O investimento na indiferença e individualização do sofrimento é agora colhido na forma da violência. Reagimos a isso empobrecendo nossa imaginação política, apelando por mais e melhores leis, por instituições mais fortes e mais duras ou por líderes melhores e mais poderosos.

Há outra resposta possível. Trata-se de advogar uma política menor, que começasse no cotidiano miúdo da recuperação da escuta e da fala e que seja capaz de reinventar a experiência da intimidade como partilha do desconhecido.

Um retorno desta paixão pela ignorância criadora tem como tarefa reverter a ascensão do novo irracionalismo brasileiro e sua alergia de arte, cultura e debate intelectual.

Contra a soberba dos convictos e a guerra das identidades que fermentam um fundamentalismo à brasileira é preciso uma retomada do comum.

Descobrir que o mais íntimo está fora de nós.

Lembrar que nossa identidade não é o último capital humano que nos resta.

Suspender a equação que nos faz pensar que o Estado é o dono do espaço público assim como o mercado é a única lei dos espaços privados.

Entre o desabrigo de um e a precarização do outro é necessária uma nova política para o sofrimento. Ela começa pelo reconhecimento do comum e da intimidade.

Diante do imperativo de felicidade e do conformismo de uma vida em estado de risco, exceção e sobrevivência é preciso levar mais a sério o potencial transformativo dos que sofrem. Reconhecer o fragmento de verdade que existe nas contradições de nossos desejos.

Podemos nos manter indiferentes diante da sua depressão, da sua hiperatividade, da sua anorexia. Desde que ela não aconteça na sua família, na sua escola ou na sua empresa. Desde que ela não atinja quem você ama, daí então perceberemos como o sofrimento nos faz comuns.

Esquecemos de ser “comuns” uns aos outros porque agora todos somos “alguém”. Alguém especial, diferenciado e cheio de talentos.

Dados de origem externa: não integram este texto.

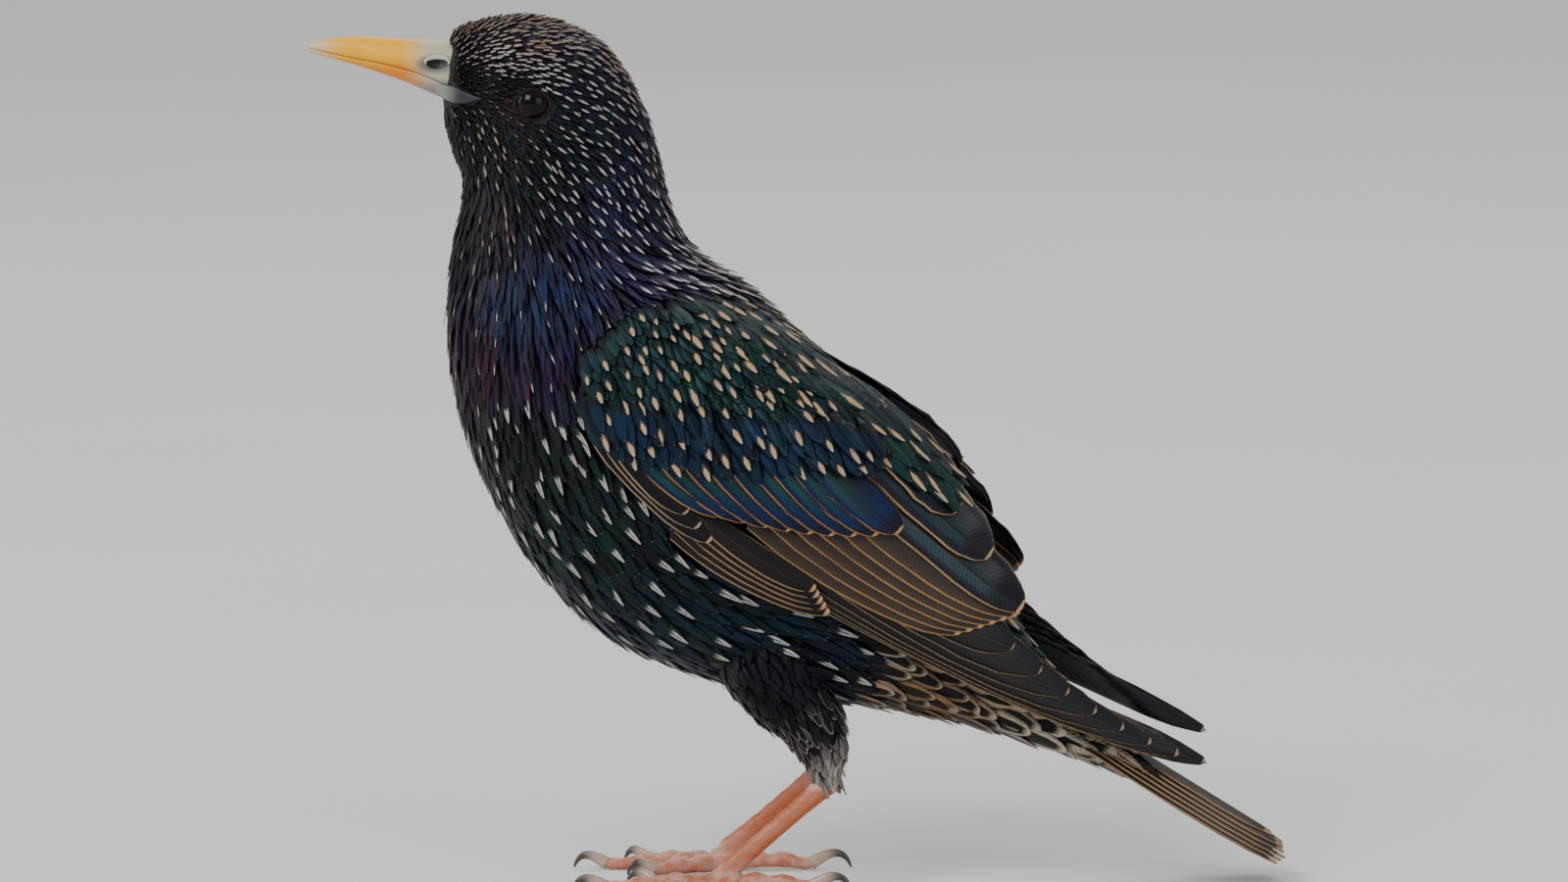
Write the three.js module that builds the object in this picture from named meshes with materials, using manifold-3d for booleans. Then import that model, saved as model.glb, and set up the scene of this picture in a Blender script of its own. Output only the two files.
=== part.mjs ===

Todos com exceção dos invisíveis e dos zumbis. Todos com exceção das mulheres seviciadas nos ônibus, dos marrons, gays, negros de periferia, craqueiros, desempregados, vítimas do Estado, jovens suicidas, vítimas do mercado, portadores de neurodiversidades, ribeirinhos desalojados por construções de hidroelétricas.

Pensando bem todos nós podemos entrar nesta lista.

Como dizia Lacan, o universal são as exceções. Mas o sofrimento não torna ninguém pior ou melhor por si mesmo. Ele não é desculpa nem mérito.

Consumidos por uma lógica judicialista, para a qual tudo é contrato e propriedade, só conhecemos vítimas e carrascos, senhores e escravos. Nos tornamos revolucionários indignados, purificadores de almas, alheias e próprias.

Mães de WhatsApp perseguindo filhos alheios. Pais protegendo seus filhos da nudez artística. Filhos para os quais todo o mal vem de fora. Todos unidos em torno da ideia de que a contrariedade é injustiça contra o consumidor.

Nossos pacientes queixam-se cada vez mais da rarefação da intimidade, da ausência da experiência comum, seja no amor seja na política.

Entre sofrer calado, sozinho e em pílulas ou reunir-se ao coro dos descontentes, indignados e purificadores precisamos de outra política para o sofrimento. Escolher o que fazer com seu sofrimento é uma escolha ética e também política.

** Este texto não reflete, necessariamente, a opinião do UOL.